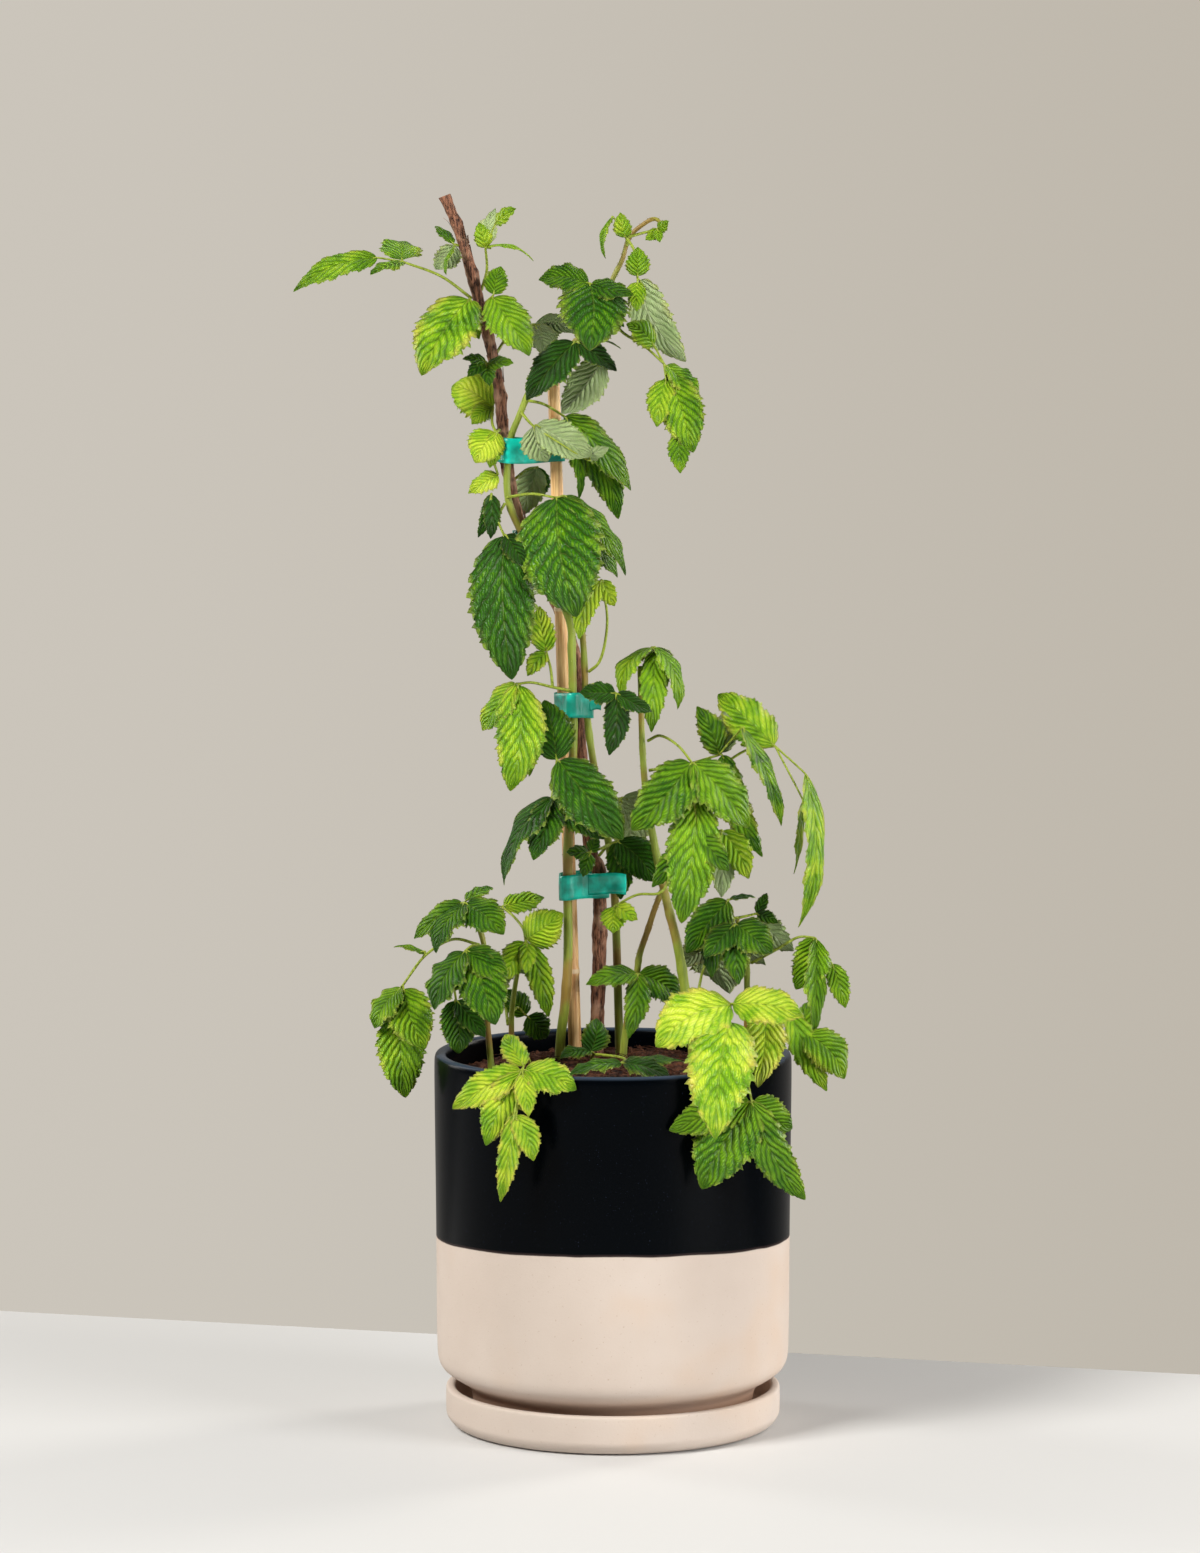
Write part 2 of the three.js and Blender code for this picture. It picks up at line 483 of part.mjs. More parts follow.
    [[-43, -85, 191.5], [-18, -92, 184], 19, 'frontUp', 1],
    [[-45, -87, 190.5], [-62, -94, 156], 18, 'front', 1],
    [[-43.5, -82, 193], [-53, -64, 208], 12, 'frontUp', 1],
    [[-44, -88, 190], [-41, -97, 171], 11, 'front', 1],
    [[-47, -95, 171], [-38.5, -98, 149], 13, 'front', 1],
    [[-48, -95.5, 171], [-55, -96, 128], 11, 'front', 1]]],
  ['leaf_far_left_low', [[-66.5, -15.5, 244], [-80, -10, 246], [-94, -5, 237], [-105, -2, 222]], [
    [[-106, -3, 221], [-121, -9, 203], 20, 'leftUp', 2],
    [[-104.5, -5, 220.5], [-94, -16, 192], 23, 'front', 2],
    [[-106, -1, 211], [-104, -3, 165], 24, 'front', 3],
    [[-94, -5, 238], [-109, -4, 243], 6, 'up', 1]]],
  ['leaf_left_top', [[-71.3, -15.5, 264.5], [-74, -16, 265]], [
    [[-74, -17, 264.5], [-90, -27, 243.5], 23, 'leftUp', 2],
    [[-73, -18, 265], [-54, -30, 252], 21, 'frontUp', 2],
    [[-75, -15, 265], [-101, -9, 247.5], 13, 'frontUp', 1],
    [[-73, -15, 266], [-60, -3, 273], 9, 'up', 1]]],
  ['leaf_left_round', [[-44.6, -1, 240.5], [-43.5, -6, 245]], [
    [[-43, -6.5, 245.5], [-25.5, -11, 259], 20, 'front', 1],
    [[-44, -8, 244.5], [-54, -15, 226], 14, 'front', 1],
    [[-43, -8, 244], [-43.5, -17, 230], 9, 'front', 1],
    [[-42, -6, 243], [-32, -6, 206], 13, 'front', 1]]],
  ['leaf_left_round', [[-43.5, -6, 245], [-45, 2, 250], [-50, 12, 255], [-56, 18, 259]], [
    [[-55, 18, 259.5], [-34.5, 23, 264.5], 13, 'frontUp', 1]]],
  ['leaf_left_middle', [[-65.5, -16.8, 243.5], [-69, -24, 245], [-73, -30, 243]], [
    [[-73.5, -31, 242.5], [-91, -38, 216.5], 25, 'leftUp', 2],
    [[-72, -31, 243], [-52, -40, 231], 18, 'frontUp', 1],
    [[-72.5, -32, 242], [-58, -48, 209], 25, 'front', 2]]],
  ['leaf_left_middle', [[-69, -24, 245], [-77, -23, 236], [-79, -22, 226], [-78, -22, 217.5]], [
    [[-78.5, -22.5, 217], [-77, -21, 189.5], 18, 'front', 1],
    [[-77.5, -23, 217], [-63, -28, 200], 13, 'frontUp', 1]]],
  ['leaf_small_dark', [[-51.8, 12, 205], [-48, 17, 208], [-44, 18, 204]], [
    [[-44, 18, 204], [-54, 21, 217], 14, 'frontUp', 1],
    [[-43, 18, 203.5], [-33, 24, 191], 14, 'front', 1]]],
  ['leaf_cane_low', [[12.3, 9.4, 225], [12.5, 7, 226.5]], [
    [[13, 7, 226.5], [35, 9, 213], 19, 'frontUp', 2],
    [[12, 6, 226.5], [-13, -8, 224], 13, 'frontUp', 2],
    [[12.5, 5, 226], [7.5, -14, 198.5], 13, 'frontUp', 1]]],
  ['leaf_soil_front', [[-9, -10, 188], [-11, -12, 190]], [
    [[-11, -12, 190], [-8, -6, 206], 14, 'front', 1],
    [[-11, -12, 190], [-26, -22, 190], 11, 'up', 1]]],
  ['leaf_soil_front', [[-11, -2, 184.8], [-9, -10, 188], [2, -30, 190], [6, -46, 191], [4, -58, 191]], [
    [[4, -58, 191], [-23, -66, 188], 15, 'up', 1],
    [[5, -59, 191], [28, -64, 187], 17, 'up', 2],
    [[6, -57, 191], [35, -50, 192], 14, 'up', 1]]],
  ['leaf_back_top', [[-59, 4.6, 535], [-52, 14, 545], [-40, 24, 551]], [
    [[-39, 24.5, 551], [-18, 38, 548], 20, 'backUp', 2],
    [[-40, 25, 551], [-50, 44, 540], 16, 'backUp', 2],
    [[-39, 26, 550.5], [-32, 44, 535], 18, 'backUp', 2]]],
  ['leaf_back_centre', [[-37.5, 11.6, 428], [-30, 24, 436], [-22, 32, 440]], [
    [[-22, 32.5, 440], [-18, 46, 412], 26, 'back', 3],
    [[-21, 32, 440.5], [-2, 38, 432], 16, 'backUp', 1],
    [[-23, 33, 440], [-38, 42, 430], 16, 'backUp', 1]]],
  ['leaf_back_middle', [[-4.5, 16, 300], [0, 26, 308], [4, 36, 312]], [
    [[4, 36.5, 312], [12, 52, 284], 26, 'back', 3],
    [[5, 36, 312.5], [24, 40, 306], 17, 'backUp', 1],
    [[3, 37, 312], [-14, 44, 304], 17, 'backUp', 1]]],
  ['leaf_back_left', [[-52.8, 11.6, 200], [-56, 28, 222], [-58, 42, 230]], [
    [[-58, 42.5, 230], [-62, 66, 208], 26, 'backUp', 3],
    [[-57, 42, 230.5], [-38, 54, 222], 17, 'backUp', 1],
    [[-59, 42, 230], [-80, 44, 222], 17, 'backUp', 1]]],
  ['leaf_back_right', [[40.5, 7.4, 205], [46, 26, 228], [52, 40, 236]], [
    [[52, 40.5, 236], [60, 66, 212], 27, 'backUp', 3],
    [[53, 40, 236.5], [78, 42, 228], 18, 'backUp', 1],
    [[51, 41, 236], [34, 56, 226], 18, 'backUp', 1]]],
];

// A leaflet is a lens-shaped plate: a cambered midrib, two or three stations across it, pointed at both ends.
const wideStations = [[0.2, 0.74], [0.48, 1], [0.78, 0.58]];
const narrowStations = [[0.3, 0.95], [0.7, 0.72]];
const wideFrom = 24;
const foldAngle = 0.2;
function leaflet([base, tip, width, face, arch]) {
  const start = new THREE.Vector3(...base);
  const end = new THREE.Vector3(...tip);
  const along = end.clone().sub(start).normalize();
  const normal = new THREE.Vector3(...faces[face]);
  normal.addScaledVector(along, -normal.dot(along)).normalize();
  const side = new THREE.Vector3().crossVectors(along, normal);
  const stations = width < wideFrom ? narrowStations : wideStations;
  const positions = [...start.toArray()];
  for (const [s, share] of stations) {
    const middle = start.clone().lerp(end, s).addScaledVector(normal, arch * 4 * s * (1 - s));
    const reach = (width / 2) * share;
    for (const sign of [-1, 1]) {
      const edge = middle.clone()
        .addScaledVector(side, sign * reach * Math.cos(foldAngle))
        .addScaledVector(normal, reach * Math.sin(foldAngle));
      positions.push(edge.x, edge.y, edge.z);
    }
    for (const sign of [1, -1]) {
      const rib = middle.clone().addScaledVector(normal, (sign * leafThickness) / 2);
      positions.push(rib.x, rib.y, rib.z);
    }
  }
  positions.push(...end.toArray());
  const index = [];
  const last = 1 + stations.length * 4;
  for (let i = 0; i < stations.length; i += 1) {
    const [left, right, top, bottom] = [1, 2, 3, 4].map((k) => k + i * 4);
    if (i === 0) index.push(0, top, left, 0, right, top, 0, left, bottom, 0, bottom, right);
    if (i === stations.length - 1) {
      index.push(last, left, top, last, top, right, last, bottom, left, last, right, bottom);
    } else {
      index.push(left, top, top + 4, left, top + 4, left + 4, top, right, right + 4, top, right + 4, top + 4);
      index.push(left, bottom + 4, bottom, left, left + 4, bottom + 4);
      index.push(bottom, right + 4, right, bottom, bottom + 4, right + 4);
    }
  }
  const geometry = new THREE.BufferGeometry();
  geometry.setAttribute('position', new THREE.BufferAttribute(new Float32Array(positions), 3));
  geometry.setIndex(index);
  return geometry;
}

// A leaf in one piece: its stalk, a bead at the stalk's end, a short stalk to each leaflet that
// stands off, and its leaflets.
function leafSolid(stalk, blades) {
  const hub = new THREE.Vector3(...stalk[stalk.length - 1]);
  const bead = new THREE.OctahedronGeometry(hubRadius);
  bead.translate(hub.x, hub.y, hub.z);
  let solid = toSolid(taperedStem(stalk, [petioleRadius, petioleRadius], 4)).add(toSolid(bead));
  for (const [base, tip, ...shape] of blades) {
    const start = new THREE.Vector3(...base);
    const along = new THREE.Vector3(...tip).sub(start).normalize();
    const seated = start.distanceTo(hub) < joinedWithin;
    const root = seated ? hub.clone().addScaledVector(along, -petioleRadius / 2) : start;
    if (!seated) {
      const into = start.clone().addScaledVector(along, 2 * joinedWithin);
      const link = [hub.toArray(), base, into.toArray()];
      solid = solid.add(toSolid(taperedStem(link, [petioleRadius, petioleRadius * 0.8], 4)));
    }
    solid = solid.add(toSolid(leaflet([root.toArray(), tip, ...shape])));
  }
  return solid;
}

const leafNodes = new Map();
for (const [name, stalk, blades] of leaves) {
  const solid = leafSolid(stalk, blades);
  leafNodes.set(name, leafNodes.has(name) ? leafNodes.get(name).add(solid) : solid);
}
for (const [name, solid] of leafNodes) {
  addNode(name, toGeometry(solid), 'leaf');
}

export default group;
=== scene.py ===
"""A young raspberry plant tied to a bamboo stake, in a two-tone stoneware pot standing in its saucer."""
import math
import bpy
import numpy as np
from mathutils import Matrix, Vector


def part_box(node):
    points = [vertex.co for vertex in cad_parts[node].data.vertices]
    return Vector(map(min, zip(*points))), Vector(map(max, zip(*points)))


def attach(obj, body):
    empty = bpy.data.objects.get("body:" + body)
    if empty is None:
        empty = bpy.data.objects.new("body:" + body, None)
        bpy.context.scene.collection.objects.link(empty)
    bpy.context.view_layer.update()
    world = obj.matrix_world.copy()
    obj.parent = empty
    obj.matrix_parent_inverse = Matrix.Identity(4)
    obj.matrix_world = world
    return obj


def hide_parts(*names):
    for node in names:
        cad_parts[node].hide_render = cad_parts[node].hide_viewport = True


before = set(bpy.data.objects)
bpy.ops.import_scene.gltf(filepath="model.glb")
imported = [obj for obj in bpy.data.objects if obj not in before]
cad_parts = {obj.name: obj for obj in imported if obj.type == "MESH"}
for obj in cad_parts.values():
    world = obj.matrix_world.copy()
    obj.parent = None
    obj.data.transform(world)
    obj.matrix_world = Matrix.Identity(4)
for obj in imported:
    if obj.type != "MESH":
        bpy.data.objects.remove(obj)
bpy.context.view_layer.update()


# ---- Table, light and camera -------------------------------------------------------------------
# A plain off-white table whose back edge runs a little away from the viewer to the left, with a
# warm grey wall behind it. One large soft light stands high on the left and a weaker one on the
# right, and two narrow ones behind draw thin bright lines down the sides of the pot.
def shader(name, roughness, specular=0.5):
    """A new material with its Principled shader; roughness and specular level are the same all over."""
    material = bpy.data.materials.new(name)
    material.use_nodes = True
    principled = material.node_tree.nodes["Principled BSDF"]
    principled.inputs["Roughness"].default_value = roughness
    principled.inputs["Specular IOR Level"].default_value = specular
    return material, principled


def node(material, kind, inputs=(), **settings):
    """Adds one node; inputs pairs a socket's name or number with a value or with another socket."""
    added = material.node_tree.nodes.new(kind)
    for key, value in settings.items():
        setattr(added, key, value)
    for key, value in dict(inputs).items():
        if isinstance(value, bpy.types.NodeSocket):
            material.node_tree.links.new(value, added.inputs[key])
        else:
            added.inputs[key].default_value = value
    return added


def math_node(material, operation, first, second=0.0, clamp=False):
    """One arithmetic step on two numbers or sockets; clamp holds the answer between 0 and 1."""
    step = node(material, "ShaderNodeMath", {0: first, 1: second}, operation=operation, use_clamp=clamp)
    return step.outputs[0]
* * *
*YOUR OBJECTIVE*: All lines above from the one containing "obj.matrix_world = world" to the one containing "return added" must be repeated exactly, both lines included, and no others.

*THE SOLUTION*:
    obj.matrix_world = world
    return obj


def hide_parts(*names):
    for node in names:
        cad_parts[node].hide_render = cad_parts[node].hide_viewport = True


before = set(bpy.data.objects)
bpy.ops.import_scene.gltf(filepath="model.glb")
imported = [obj for obj in bpy.data.objects if obj not in before]
cad_parts = {obj.name: obj for obj in imported if obj.type == "MESH"}
for obj in cad_parts.values():
    world = obj.matrix_world.copy()
    obj.parent = None
    obj.data.transform(world)
    obj.matrix_world = Matrix.Identity(4)
for obj in imported:
    if obj.type != "MESH":
        bpy.data.objects.remove(obj)
bpy.context.view_layer.update()


# ---- Table, light and camera -------------------------------------------------------------------
# A plain off-white table whose back edge runs a little away from the viewer to the left, with a
# warm grey wall behind it. One large soft light stands high on the left and a weaker one on the
# right, and two narrow ones behind draw thin bright lines down the sides of the pot.
def shader(name, roughness, specular=0.5):
    """A new material with its Principled shader; roughness and specular level are the same all over."""
    material = bpy.data.materials.new(name)
    material.use_nodes = True
    principled = material.node_tree.nodes["Principled BSDF"]
    principled.inputs["Roughness"].default_value = roughness
    principled.inputs["Specular IOR Level"].default_value = specular
    return material, principled


def node(material, kind, inputs=(), **settings):
    """Adds one node; inputs pairs a socket's name or number with a value or with another socket."""
    added = material.node_tree.nodes.new(kind)
    for key, value in settings.items():
        setattr(added, key, value)
    for key, value in dict(inputs).items():
        if isinstance(value, bpy.types.NodeSocket):
            material.node_tree.links.new(value, added.inputs[key])
        else:
            added.inputs[key].default_value = value
    return added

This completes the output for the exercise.